#### [GIVEN INSTRUCTION]
Please output exactly the lines of the material from the first through the line containing "of the axis.", and nothing more.

#### [SOURCE MATERIAL]
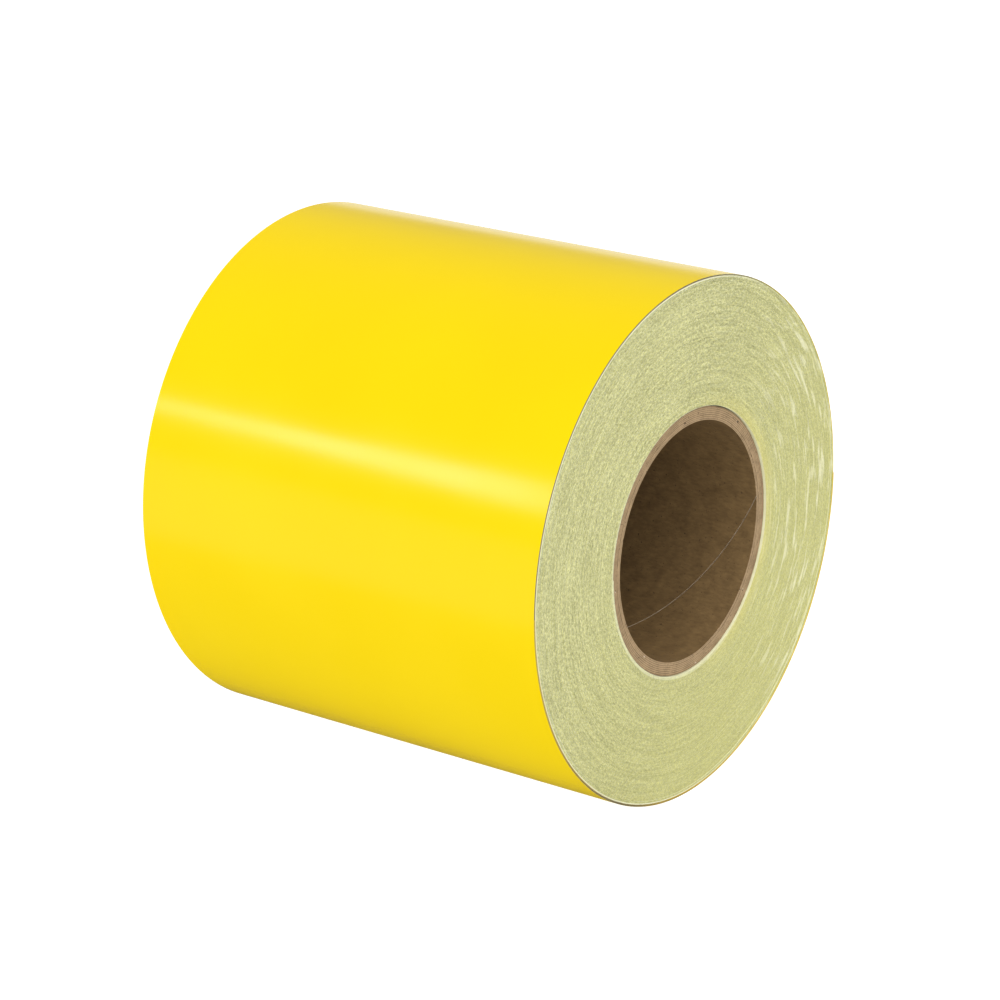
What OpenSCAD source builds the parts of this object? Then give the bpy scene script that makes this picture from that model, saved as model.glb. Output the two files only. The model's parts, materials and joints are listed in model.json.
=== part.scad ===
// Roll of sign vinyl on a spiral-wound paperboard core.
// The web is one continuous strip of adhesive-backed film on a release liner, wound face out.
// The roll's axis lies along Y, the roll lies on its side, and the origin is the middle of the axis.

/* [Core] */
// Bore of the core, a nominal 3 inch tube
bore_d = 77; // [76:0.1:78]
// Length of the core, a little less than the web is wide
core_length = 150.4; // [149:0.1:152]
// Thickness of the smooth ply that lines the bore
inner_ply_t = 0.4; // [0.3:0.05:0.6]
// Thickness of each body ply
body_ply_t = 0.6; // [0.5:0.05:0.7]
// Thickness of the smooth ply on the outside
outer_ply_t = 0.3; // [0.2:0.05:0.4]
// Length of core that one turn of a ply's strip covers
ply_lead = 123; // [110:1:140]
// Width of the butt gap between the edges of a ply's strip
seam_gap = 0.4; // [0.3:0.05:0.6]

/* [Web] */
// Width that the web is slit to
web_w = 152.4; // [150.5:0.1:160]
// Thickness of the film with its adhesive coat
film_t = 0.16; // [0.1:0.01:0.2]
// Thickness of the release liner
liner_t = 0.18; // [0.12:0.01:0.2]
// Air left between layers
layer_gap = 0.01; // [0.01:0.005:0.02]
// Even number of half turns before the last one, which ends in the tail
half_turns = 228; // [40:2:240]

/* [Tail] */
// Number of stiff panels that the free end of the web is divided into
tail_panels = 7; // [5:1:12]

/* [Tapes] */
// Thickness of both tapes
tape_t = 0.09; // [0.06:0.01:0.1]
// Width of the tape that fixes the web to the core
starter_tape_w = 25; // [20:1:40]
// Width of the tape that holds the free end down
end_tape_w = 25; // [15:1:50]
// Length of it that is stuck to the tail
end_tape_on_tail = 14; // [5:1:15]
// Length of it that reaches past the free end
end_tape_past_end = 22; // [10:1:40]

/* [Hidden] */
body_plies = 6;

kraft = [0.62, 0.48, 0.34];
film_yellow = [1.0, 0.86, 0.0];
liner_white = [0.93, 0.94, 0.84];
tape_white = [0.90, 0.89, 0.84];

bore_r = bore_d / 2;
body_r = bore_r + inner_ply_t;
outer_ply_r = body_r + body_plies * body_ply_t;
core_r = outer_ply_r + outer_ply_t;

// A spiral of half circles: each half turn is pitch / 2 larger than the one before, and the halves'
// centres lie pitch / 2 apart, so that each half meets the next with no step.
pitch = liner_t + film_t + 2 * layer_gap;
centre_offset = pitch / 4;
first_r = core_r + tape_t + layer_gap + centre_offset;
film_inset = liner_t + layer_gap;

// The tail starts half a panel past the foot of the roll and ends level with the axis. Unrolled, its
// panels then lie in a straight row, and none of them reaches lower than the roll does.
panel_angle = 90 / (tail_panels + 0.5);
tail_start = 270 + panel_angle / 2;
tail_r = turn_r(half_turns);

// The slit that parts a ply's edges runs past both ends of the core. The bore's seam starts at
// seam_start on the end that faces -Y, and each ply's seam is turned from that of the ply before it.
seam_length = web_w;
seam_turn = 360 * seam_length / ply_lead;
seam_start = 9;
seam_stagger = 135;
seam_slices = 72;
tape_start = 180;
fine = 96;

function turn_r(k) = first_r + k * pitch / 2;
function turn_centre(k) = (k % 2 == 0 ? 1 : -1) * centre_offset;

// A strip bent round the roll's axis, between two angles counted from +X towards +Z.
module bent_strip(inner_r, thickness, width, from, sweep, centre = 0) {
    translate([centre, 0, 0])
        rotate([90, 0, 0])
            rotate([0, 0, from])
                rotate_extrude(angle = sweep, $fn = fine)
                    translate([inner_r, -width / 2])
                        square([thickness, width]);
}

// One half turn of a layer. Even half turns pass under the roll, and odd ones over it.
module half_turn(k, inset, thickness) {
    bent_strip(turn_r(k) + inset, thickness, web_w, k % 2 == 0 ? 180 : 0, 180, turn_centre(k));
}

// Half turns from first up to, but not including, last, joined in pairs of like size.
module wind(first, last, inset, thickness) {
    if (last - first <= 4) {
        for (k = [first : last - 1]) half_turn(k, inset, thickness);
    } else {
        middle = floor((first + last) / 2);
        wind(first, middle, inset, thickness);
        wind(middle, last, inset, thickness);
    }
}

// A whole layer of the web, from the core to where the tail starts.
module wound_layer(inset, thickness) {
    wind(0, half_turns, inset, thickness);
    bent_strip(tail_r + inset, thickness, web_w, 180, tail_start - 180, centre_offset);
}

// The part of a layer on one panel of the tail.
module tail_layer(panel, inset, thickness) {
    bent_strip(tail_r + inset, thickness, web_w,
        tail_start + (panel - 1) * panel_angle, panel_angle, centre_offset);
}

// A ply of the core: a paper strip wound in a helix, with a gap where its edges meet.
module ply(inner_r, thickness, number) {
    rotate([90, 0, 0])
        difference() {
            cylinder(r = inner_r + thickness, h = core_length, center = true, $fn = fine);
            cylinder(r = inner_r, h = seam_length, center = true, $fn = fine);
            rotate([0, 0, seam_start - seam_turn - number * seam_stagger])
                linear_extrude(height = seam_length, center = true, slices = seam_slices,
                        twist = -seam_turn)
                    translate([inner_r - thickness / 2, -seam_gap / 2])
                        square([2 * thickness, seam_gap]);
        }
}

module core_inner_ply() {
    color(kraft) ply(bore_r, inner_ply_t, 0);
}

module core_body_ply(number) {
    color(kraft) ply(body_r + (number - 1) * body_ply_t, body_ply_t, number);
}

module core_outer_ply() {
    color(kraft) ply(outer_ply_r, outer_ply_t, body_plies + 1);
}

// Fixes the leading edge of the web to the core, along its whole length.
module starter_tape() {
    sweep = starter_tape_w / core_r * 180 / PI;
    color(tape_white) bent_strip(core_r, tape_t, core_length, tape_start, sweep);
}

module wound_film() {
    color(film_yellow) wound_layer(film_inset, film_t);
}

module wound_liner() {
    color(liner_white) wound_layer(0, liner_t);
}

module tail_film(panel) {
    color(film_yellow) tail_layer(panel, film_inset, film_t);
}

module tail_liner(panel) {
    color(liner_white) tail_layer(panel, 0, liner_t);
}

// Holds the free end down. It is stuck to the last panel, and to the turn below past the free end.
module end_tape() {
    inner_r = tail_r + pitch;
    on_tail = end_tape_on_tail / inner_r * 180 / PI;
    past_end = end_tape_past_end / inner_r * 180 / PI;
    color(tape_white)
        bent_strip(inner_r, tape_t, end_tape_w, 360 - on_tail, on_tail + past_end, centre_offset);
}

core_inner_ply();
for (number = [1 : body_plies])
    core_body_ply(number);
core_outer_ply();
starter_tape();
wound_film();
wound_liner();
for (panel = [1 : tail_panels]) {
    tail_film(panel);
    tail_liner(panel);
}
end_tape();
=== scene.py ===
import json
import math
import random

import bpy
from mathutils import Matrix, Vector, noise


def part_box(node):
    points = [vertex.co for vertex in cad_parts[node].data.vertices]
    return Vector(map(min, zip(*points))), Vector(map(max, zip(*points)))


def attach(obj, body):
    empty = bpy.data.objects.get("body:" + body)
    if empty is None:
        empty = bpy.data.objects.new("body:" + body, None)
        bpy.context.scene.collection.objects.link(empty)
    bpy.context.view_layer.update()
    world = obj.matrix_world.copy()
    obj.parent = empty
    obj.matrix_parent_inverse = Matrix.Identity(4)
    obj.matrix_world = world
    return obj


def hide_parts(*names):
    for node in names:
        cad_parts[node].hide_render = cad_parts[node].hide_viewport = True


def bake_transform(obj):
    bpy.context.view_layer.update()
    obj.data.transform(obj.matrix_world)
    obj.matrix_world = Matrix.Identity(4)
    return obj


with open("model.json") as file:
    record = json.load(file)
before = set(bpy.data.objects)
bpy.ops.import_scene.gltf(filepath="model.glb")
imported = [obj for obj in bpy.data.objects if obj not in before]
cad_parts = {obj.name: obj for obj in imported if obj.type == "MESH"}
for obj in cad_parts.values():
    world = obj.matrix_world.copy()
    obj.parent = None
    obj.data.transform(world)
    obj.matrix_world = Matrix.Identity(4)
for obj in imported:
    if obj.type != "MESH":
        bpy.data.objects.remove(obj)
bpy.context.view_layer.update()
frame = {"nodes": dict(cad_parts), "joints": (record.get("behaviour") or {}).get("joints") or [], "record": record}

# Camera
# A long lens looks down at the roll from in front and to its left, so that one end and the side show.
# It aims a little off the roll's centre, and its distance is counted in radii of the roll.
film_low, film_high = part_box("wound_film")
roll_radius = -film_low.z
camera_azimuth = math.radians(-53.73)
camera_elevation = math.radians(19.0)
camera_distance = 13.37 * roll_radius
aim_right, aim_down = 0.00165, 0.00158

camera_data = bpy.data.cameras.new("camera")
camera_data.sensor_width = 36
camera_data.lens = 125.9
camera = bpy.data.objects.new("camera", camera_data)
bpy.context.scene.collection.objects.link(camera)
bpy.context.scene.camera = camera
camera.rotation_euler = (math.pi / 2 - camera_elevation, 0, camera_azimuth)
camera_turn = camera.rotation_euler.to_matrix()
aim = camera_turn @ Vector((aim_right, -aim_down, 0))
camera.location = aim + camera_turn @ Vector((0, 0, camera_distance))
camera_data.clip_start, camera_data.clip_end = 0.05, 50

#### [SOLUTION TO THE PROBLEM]
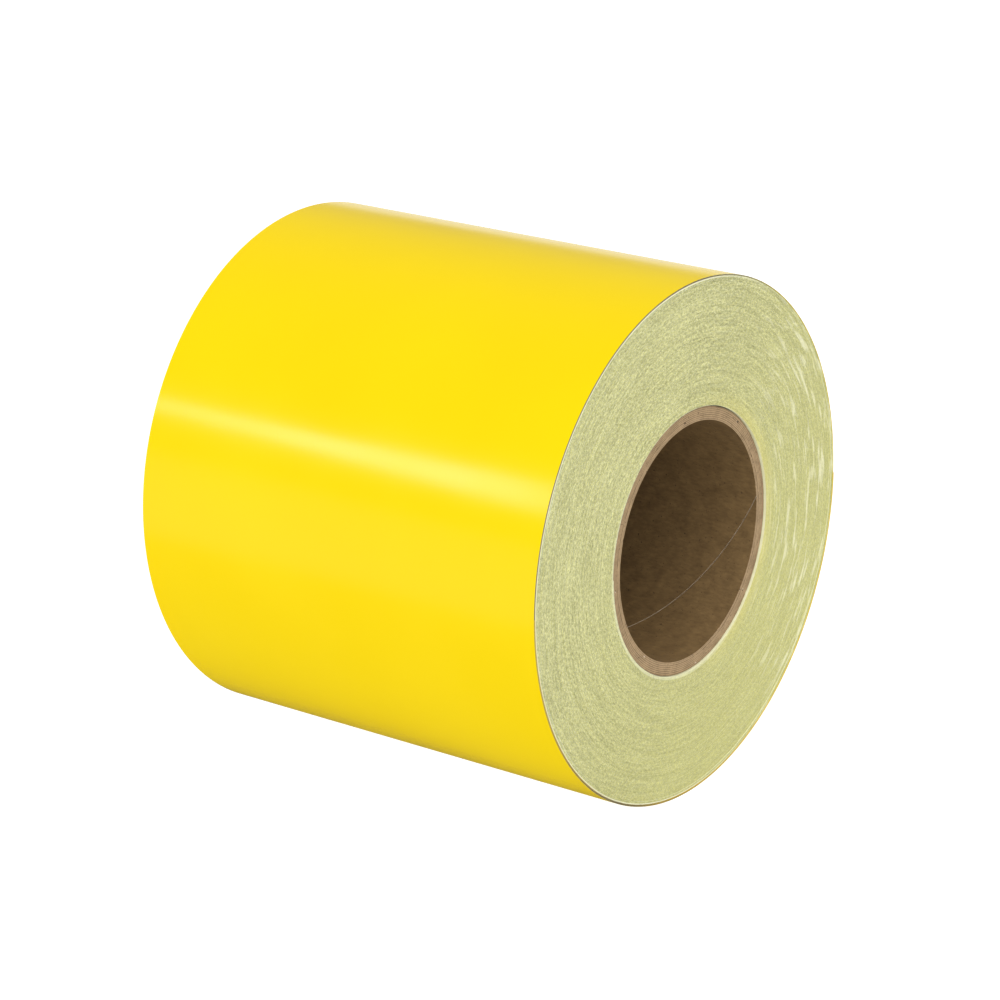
What OpenSCAD source builds the parts of this object? Then give the bpy scene script that makes this picture from that model, saved as model.glb. Output the two files only. The model's parts, materials and joints are listed in model.json.
=== part.scad ===
// Roll of sign vinyl on a spiral-wound paperboard core.
// The web is one continuous strip of adhesive-backed film on a release liner, wound face out.
// The roll's axis lies along Y, the roll lies on its side, and the origin is the middle of the axis.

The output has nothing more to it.